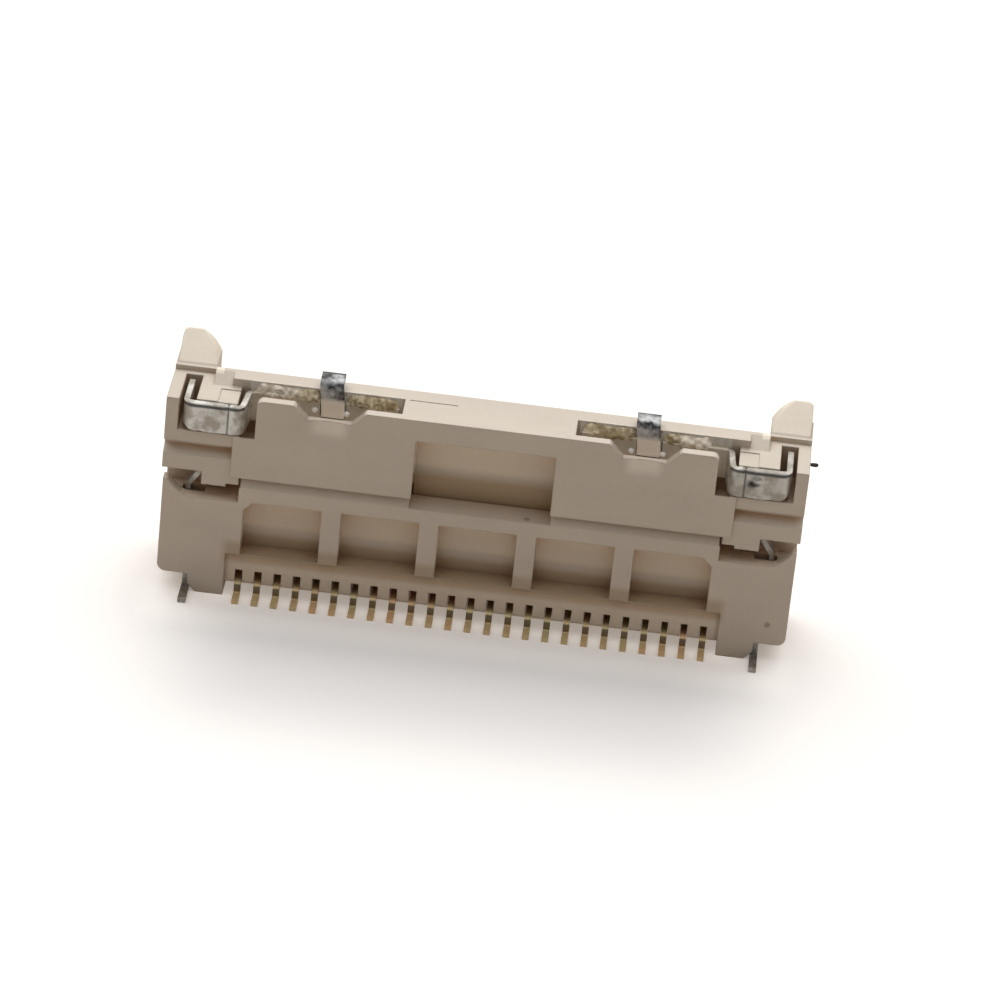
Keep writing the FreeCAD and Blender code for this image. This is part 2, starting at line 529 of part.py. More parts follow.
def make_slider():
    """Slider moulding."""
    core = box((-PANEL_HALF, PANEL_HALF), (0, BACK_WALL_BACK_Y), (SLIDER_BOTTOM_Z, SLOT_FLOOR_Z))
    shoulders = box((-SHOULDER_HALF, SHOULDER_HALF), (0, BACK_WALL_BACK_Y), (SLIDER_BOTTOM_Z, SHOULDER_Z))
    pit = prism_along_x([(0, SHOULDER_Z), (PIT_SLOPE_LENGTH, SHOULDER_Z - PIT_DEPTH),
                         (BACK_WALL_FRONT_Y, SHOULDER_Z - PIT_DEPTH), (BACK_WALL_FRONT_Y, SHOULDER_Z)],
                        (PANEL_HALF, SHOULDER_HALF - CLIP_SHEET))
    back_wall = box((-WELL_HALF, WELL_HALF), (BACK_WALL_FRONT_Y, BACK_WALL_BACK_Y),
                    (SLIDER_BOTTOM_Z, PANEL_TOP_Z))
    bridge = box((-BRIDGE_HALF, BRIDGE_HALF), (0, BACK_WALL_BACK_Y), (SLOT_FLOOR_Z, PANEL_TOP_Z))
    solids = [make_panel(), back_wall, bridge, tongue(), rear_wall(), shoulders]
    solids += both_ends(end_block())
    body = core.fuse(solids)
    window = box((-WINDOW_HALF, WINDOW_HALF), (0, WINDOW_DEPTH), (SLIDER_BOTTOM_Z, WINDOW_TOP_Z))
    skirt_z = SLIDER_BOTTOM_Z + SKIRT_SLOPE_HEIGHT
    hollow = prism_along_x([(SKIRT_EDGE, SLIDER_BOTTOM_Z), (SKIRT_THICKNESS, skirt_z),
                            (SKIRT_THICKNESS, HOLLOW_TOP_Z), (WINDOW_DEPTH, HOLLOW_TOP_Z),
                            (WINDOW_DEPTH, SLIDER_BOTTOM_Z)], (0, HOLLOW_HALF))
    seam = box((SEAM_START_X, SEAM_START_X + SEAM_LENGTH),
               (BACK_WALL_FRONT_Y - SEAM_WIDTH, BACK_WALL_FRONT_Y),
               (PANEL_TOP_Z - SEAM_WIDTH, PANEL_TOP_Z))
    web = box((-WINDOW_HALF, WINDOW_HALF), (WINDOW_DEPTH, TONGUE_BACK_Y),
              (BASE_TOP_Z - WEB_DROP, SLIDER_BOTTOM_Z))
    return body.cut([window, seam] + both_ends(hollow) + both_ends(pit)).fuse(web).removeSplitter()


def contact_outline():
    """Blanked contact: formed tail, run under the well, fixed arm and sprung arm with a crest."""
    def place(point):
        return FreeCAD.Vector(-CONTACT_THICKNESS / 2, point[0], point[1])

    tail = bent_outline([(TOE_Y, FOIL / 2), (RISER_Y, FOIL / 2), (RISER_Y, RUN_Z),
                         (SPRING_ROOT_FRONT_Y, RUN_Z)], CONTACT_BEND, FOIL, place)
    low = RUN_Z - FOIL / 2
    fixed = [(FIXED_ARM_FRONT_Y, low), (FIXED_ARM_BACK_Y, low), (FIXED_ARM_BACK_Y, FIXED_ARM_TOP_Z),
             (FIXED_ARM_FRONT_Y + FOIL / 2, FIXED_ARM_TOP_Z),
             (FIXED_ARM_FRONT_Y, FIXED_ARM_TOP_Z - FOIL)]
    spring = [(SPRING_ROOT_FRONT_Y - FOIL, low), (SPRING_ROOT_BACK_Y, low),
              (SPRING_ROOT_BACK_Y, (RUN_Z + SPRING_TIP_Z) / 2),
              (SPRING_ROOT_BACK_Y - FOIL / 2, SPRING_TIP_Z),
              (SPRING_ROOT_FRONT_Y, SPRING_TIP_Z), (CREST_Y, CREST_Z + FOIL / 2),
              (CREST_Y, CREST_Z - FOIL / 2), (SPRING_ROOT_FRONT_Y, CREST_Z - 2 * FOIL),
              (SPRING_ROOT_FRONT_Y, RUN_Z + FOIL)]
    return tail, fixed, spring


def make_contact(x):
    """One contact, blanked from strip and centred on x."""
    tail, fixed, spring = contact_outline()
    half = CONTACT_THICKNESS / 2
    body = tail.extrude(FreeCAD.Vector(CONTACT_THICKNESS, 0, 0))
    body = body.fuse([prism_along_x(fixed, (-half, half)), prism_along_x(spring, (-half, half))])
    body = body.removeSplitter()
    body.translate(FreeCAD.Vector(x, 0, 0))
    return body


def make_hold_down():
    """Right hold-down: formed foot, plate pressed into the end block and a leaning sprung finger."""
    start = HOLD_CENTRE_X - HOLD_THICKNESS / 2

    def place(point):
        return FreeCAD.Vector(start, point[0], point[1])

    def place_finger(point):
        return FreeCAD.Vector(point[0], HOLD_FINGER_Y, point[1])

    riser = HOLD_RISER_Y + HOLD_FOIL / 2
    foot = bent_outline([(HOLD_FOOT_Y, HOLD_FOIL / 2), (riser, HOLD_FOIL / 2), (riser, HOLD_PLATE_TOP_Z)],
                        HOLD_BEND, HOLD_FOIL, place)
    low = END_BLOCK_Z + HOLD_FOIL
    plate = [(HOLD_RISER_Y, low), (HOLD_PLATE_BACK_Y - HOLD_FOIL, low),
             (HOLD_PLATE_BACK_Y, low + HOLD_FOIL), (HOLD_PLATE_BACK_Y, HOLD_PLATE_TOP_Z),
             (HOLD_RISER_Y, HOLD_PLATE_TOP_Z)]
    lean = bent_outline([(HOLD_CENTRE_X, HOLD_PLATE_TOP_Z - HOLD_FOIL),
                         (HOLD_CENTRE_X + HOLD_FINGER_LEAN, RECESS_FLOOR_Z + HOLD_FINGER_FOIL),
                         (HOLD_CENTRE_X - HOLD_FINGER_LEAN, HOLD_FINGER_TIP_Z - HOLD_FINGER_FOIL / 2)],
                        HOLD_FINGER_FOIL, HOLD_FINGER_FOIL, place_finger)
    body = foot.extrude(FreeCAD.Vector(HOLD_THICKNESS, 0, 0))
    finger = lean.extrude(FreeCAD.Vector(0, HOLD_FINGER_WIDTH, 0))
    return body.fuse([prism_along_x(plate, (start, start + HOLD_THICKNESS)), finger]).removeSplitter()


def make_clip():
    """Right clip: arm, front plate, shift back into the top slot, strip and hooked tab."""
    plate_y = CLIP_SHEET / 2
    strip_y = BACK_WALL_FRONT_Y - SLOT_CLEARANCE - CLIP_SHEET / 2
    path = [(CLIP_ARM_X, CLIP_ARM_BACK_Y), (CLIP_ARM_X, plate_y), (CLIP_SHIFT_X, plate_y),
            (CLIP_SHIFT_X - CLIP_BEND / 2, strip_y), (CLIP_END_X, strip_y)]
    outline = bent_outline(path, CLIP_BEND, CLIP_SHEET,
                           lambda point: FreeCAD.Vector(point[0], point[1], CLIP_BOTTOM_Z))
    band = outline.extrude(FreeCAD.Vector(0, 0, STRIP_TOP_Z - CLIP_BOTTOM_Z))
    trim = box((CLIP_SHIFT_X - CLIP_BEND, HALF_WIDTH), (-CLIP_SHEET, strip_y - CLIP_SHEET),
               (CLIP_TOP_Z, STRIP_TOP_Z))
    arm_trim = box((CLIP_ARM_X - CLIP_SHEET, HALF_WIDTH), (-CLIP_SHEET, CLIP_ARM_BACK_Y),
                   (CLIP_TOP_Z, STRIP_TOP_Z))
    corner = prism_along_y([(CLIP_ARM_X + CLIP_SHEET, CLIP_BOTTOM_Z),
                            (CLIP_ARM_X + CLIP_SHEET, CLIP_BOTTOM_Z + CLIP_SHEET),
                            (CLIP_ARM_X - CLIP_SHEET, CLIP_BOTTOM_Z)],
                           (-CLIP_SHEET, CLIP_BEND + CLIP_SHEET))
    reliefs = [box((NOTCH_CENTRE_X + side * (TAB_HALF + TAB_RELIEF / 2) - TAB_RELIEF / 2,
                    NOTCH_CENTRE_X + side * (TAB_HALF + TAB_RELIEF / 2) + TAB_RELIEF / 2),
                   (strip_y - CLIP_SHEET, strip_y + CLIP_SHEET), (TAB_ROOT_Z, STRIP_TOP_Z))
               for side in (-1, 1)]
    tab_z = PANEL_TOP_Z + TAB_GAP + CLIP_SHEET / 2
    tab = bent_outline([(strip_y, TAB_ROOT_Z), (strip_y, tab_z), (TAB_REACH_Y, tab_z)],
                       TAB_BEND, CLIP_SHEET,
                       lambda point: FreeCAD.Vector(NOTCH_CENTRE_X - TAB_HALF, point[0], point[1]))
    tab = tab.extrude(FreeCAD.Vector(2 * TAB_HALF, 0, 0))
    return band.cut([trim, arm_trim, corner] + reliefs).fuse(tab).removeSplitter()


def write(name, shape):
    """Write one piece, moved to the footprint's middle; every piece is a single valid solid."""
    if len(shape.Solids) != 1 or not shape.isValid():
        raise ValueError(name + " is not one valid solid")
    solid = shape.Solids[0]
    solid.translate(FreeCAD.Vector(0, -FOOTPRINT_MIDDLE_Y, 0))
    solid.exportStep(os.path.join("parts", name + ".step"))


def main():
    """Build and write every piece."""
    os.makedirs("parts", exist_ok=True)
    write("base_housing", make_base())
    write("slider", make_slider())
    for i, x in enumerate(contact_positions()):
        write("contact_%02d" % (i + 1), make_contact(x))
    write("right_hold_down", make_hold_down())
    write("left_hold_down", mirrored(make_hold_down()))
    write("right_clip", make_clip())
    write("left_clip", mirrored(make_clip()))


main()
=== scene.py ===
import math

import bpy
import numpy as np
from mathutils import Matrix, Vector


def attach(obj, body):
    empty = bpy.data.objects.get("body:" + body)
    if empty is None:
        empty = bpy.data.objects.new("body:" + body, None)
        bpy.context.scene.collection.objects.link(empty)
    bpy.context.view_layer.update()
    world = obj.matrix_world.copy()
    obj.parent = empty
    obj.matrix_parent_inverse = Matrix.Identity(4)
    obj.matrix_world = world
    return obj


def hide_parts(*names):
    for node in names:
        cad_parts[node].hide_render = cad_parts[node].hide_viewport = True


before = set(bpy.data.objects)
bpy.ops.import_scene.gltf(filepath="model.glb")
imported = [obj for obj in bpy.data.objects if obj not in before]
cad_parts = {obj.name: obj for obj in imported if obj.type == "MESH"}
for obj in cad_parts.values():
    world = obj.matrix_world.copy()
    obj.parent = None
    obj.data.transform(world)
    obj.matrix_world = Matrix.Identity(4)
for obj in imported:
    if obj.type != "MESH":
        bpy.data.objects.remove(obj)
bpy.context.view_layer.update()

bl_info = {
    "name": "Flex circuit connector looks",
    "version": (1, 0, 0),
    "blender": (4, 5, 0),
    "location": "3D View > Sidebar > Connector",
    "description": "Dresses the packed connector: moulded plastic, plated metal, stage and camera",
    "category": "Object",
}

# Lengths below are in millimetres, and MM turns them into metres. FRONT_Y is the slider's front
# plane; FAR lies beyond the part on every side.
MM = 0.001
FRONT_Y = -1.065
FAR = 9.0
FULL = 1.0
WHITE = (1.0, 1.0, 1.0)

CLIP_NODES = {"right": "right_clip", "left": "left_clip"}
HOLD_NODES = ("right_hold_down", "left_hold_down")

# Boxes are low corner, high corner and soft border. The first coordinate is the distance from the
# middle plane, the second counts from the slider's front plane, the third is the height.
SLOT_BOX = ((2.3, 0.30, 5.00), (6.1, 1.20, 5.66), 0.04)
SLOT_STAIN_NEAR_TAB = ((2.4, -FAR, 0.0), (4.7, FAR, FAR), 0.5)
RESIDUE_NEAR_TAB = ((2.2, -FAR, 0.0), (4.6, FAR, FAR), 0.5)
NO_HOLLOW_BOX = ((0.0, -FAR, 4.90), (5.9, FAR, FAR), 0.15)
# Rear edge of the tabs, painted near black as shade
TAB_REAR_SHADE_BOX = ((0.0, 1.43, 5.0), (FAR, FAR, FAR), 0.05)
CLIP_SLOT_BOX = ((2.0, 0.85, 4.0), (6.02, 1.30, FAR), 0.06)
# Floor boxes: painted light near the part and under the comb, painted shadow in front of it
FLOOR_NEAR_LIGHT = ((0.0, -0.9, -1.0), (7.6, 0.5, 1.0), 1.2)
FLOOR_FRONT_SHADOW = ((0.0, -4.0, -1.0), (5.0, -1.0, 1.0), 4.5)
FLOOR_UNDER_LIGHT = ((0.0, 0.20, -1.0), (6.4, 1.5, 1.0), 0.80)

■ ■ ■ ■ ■

--- Requirements ---
Please print exactly, and only, the lines from the line with "obj.matrix_world = world" to the line with "bpy.data.objects.remove(obj)", both included.

--- Answer below ---
    obj.matrix_world = world
    return obj


def hide_parts(*names):
    for node in names:
        cad_parts[node].hide_render = cad_parts[node].hide_viewport = True


before = set(bpy.data.objects)
bpy.ops.import_scene.gltf(filepath="model.glb")
imported = [obj for obj in bpy.data.objects if obj not in before]
cad_parts = {obj.name: obj for obj in imported if obj.type == "MESH"}
for obj in cad_parts.values():
    world = obj.matrix_world.copy()
    obj.parent = None
    obj.data.transform(world)
    obj.matrix_world = Matrix.Identity(4)
for obj in imported:
    if obj.type != "MESH":
        bpy.data.objects.remove(obj)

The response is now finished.